The simplest option to avoid these tedious processes is for the buyer to sign a Special Power of Attorney authorising a person in South Africa to act on their behalf, because many foreigners aren’t necessarily in South Africa when the various documents need to be signed before the transaction is concluded.

Withholding tax on purchase price – When a foreigner sells a South African property valued at more than R2 million the purchaser is legally obliged to withhold a percentage of the purchase price to ensure the full funds aren’t taken out of the country without Capital Gains Tax being paid.

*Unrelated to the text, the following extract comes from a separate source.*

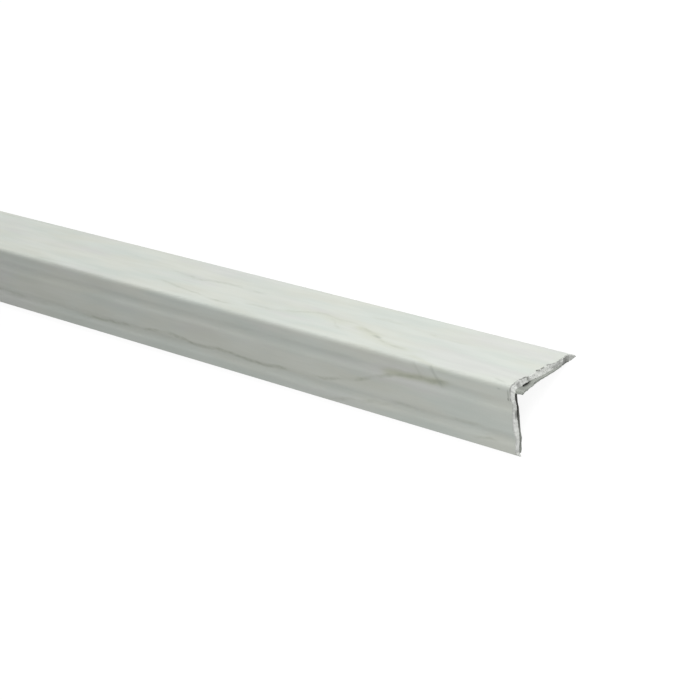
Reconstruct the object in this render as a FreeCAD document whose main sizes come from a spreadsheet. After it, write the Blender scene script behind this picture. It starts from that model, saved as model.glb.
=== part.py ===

5%          if the Seller is a natural person
7.5%      if the Seller is a company
10%       if the Seller is a Trust
 
The conveyancing attorney will generally pay the funds over to SARS, but if the buyer receives the full purchase price directly and has been advised that the withholding tax needs to be paid then he or she is liable.
 
A foreign seller also needs to be aware that if the intention is to  take the proceeds of the sale out of South Africa, he or she must be able to show the flow of the foreign funds and have a Deal Receipt from when the money was first brought into the country.
 
Lew Geffen, Chairman of Lew Geffen Sotheby’s International Realty, says getting even one step of this process wrong can jeopardise a sale.
 
“Working with an experienced estate agent can make or break a sale, especially in regions like Cape Town where according to a report just released by FNB Property Economist John Loos, the percentage of foreign property ownership is approximately 3% higher than the national average of around 5%, and the possibility of entering into this type of transaction is more likely.
 
“The estate agent can play a significant role in circumventing possible hiccups by being well-versed in the legal requirements for these transactions as well as by informing the conveyance attorney of the circumstances of the sale as early as possible, but it’s also important for local buyers and sellers to be aware that there might be more challenges and what these could be.
 
“It’s always a good idea for consumers to arm themselves with as much information as possible, and not be afraid to ask questions.”
 
Geffen says agents should advise attorneys if the foreign party is leaving South Africa soon after signing the offer to purchase, determine whether both spouses want to own the property despite the prevailing law of the land in which they reside and advise both parties about withholding tax in order to avoid confusion down the line.

Geffen concludes: “Although these additional factors may seem daunting when added to an already tedious ream of paperwork, as long as all procedures are followed correctly and everyone is aware of the requirements from the start, there’s no reason that concluding a property transaction with a non-resident should be anything but seamless.”